Todo lo que nos rodea nos recuerda lo imperfectas que somos, ha dicho la actriz Emma Thompson en la Berlinale. A las mujeres nos han lavado el cerebro para que odiemos nuestros cuerpos, ha advertido en un discurso que se ha vuelto viral, como si nunca hubiéramos oído hablar de este tema.

Como si todas nos miráramos al espejo sin sentirnos avergonzadas por lo que sea, una talla de más, dos tallas de menos, siempre esos dos adverbios machacándonos la autoestima incluso cuando ya no queremos seducir a nadie que no seamos nosotras mismas. Ni aún entonces nos gustamos. Delante de un espejo encogemos barriga, nos giramos, estiramos la barbilla... todo con tal de no parecernos a la imagen reflejada. Y esto, que hacemos todos los días, se ha convertido en algo público al decirlo una actriz que se ha desnudado con sesenta y dos años sin haberse retocado nunca.

Desde que nos levantamos hasta la hora de acostarnos entablamos una guerra con nuestro cuerpo embutiéndolo en fajas reductoras o ampliándolo con rellenos, caminando sobre tacones inverosímiles o cargadas con bolsos como para una acampada, siempre corriendo detrás de un ideal que nos lleva martilleando desde niñas.

Basta mirar las vallas publicitarias, las revistas, el cine... que nos muestran como seres etéreos, casi enfermos, mujeres débiles en posturas inverosímiles y no mujeres reales a punto de salir para el trabajo.

Rebelarse contra esa tiranía sale caro.
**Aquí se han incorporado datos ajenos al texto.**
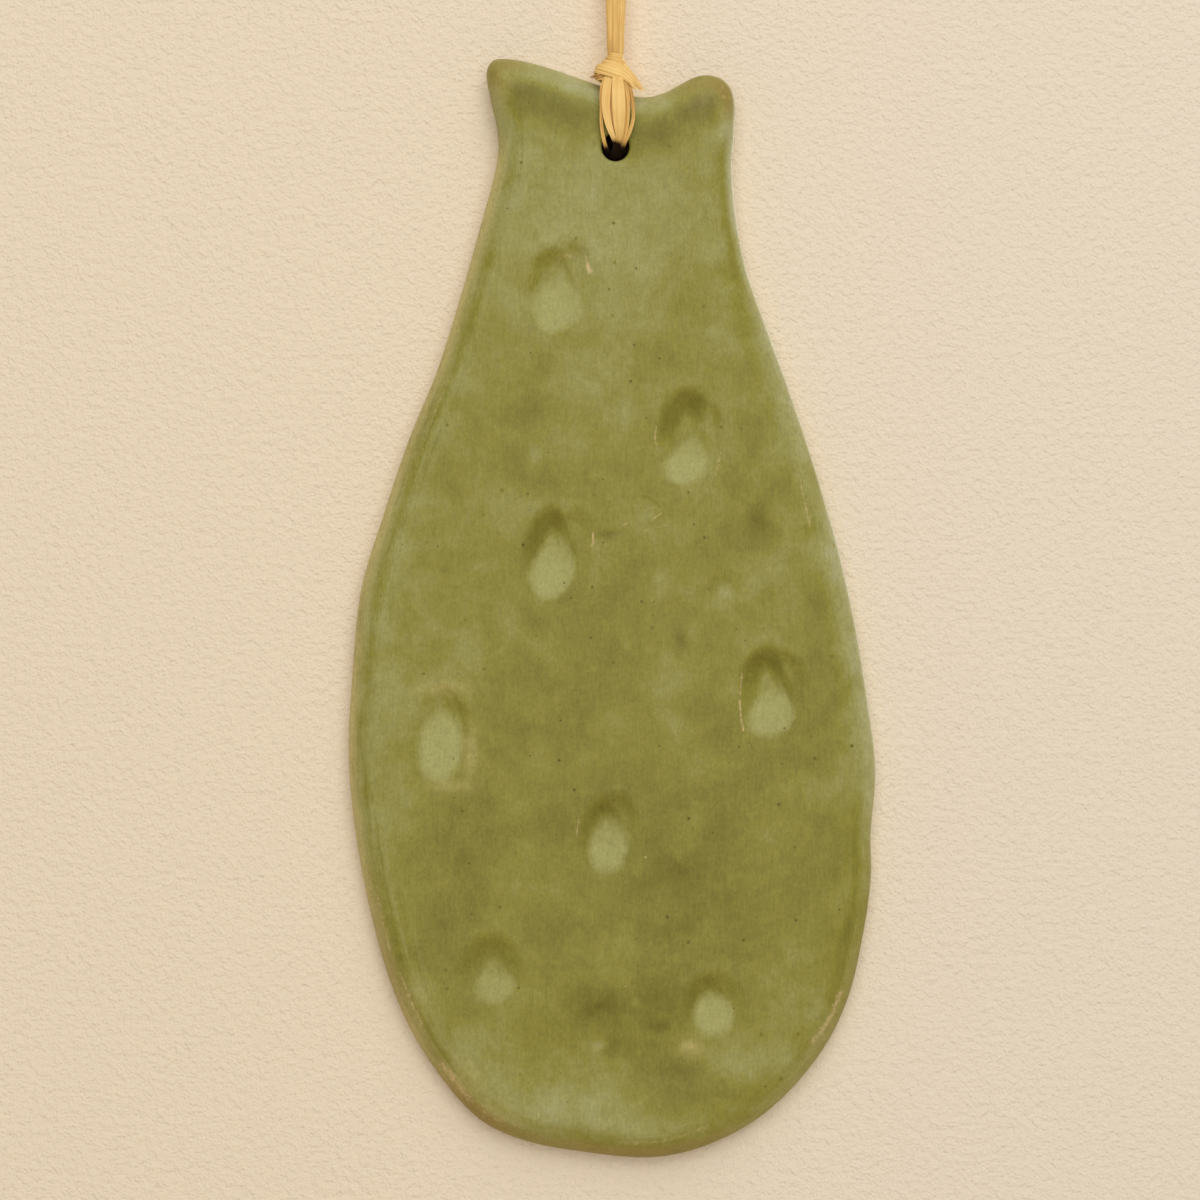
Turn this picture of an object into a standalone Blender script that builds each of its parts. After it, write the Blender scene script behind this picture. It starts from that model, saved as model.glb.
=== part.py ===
"""A glazed clay wall hanging in the shape of a prickly pear pad, on a loop of raffia.

Metres, +Z up. The origin is the hanging point, where a nail bears in the top of the raffia loop.
The glazed face looks along -Y and the flat back looks along +Y, at the wall.
The design values are in millimetres, and those of the pad are measured from the centre of its hole.
"""

import math

import bmesh
import bpy
import numpy as np
from mathutils import Vector
from mathutils.geometry import delaunay_2d_cdt

MM = 0.001

# Pad
HOLE_DROP = 50.0  # the hole's centre below the hanging point
BACK_Y = 2.8  # the flat back
FLOOR_THICK = 6.4  # clay from the back to the pressed face, away from the rim
SIDE_HEIGHT = 2.6  # where the rolled side is at its widest, above the back
BACK_BEVEL = 1.1
ROLL_LEFT = 4.6  # how far the rounded front edge reaches in, on the left and on the right
ROLL_RIGHT = 8.4
ROLL_SHIFT_X = (8.0, 44.0)  # between these the roll widens from its left to its right value
CREST_HEIGHT = 0.55  # the low swell of clay just inside the roll
CREST_INSET = 8.0
CREST_WIDTH = 5.0
HOLE_RADIUS = 2.45
MOUTH_RADIUS = 3.15  # the softened lip of the hole
HOLE_SIDES = 20
OUTLINE_STEP = 3.1
TURN_LENGTH = 7.0  # a radian of turn in the outline gets the points of this much of its length
FACE_STEP = 2.6
EDGE_SAMPLE = 0.12

# The pad's outline, clockwise from the tip of the left horn
OUTLINE = [
    (-20.6, 16.6), (-16.5, 16.1), (-11.5, 14.7), (-6.5, 13.0), (-1.5, 11.3), (2.5, 10.0),
    (5.8, 9.6), (9.0, 10.4), (12.0, 12.0), (15.0, 13.4), (17.8, 13.5), (20.3, 12.2),
    (21.7, 9.2), (21.7, 3.5), (21.3, -3.0), (21.9, -11.5), (23.8, -21.5), (27.2, -31.5),
    (31.4, -43.0), (35.9, -56.5), (40.3, -71.5), (43.4, -85.0), (45.8, -99.0), (47.4, -112.5),
    (46.6, -124.5), (46.6, -133.0), (45.1, -143.5), (42.3, -155.0), (37.0, -165.3), (28.1, -175.0),
    (18.0, -181.0), (7.0, -183.7), (-6.0, -182.7), (-17.0, -180.5), (-25.6, -176.1), (-34.0, -166.0),
    (-40.0, -154.5), (-44.4, -140.0), (-47.5, -123.5), (-48.6, -110.0), (-48.0, -96.5), (-46.4, -80.5),
    (-42.4, -67.0), (-37.7, -53.0), (-32.4, -40.0), (-28.0, -26.0), (-24.6, -14.0), (-21.8, -3.5),
    (-21.4, 2.5), (-22.6, 8.5), (-23.5, 13.6), (-22.6, 16.0),
]

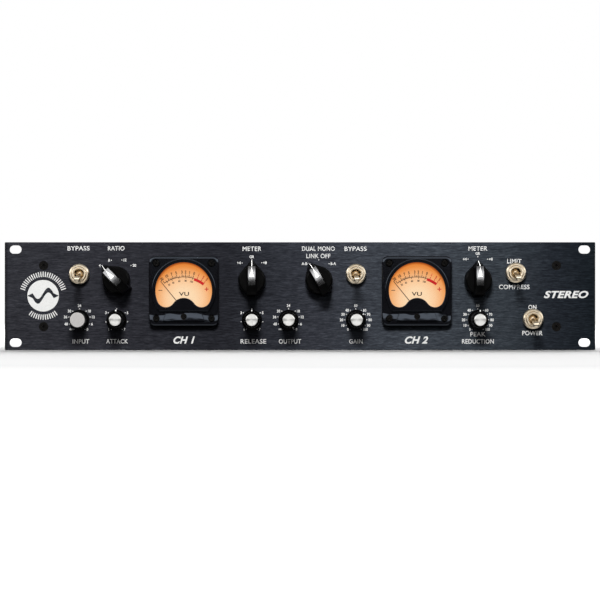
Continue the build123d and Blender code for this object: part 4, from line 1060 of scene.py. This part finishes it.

O te llaman descuidada o te recuerdan lo ideal que estarías si te cuidaras un poco. Hablo de nosotras mismas, jueces y parte, enredadas en depilaciones, hipopresivos, cremas y potingues con tal de no enfrentar lo natural, de negar la evidencia.

No hace falta un discurso como el de Emma Thompson (aunque no está mal que lo haya pronunciado) para remover las conciencias, entre ellas, la mía. Lo que hace falta es que dejemos de mirarnos como a seres imperfectos, que nos preocupemos por nuestra salud más que por nuestra apariencia y que no nos veamos como modelos o aspirantes a una perfección tan absurda y tan cambiante que solo puede existir, como Alicia en sus sueños, al otro lado del espejo.